Public-private boundaries are in practice often blurred.

Agencies charged with enforcing social and environmental safeguards, notably environmental protection agencies, are typically a product of Western technical assistance. Since such safeguards are therefore poorly institutionalized, these agencies often lack enforcement capacity and are actively discouraged by other government agencies from “obstructing development.”

Nor are countervailing forces coming from affected communities, which, due to their high expectations of future development prospects, deference to chiefs’ authority and lack of knowledge of or capacity to claim their legal rights, are typically disinclined to contest rights infringements. Additionally, since negotiations over land are often secretive and opaque, civil society organizations often miss the most important window of contestation (e.g. before terms of land deals are agreed upon).

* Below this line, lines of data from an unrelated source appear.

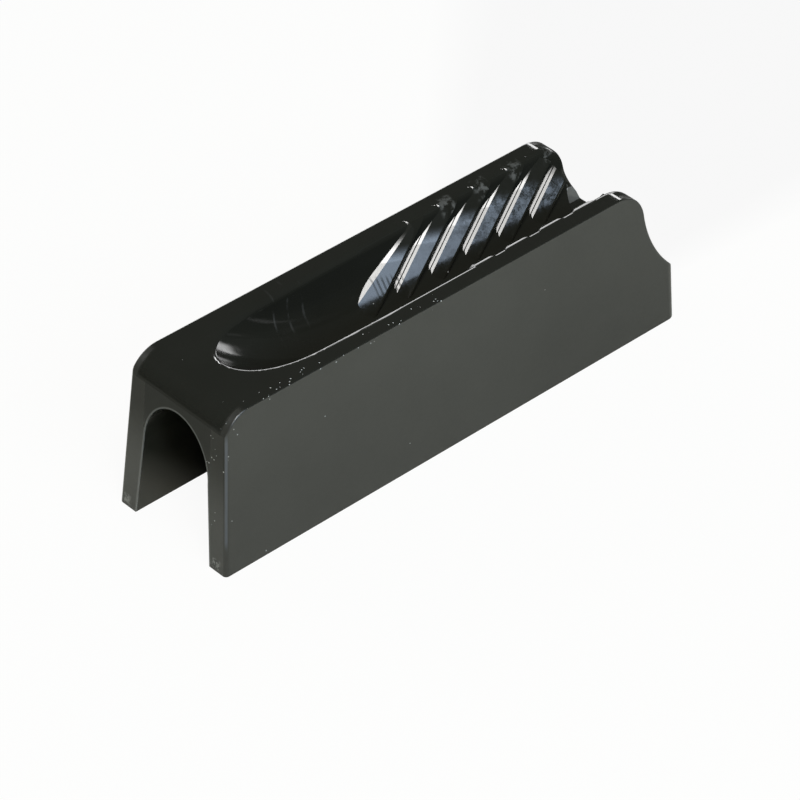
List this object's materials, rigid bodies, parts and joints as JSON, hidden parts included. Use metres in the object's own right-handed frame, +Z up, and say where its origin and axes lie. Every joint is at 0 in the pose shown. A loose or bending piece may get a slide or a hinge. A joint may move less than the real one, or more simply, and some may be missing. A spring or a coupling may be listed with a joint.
{
  "type": "jam cleat",
  "caption": "One-piece moulded jam cleat: an inverted channel with a rope groove along its top, gripping ribs on the groove walls and two rounded horns at the rear.",
  "frame": {"origin": "middle of the footprint, on the plane of the two leg feet", "axes": "+X along the cleat from the lead end to the horns, +Y across it, +Z up from the base to the flat top"},
  "size_m": [0.064, 0.016, 0.0187],
  "materials": {
    "moulded_black": "glossy top and groove, satin sides"
  },
  "bodies": {
    "root": {"cleat_body": "moulded_black"}
  },
  "joints": []
}
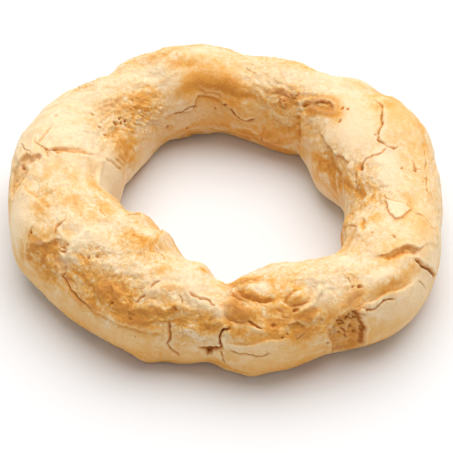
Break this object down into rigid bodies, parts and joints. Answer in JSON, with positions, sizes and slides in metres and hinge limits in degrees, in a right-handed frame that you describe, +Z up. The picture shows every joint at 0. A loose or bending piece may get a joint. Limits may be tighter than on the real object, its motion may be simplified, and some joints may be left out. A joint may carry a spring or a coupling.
{
  "type": "cassava ring biscuit",
  "caption": "Puffed cassava starch biscuit baked as one uneven ring, with a flat underside and an open middle.",
  "frame": {"origin": "on the flat underside, below the middle of the ring's bounding box", "axes": "+Z up through the hole, +X along the ring's longest extent; -Y is the side with the long pale plates"},
  "size_m": [0.0988, 0.0956, 0.0223],
  "materials": {
    "baked_starch_crust": "matte"
  },
  "bodies": {
    "root": {"cassava_ring": "baked_starch_crust"}
  },
  "joints": []
}
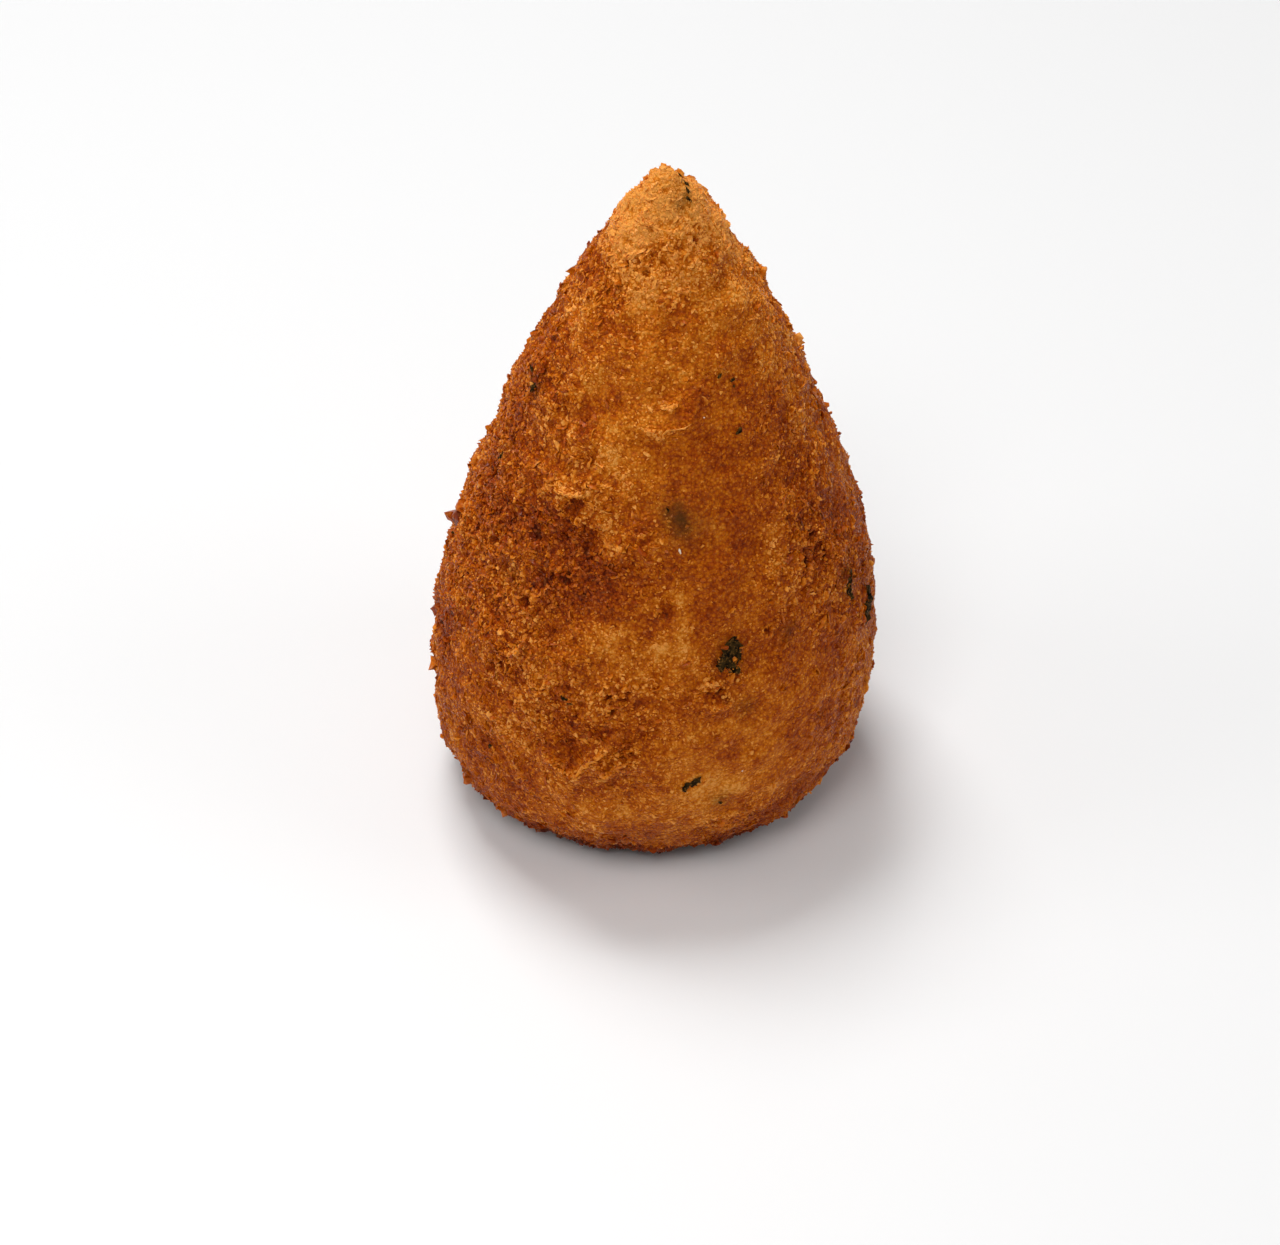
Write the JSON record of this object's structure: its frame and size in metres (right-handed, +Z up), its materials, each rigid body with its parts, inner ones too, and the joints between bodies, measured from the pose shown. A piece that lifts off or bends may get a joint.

In countries such as Ethiopia and Nigeria, they are also actively hindered by the state.

Discussions to date on farmland governance have been overshadowed by antagonistic debates “for” foreign direct investment in land or “against” so-called land-grabbing. But failure to accept that large-scale farmland investments are a new reality in Africa will hinder dialogue on more effective and rational institutional and regulatory frameworks aimed at mitigating costs and leveraging potential investment spillovers.

Foremost, the book suggests that despite the need for legal reforms, these should be preceded by institutional reforms that enhance the regulatory, as opposed to the facilitating functions of the state and customary authorities. Realizing such reforms is no simple task. As we have seen, local state-elite alliances capitalize on legal ambiguities and gaps in enforcement and implementation to capture and internalize new market opportunities.

This then serves to articulate and advance the interests of global capital and reinforce existing accumulation structures, rather than provide the necessary foundation for realizing institutional reform.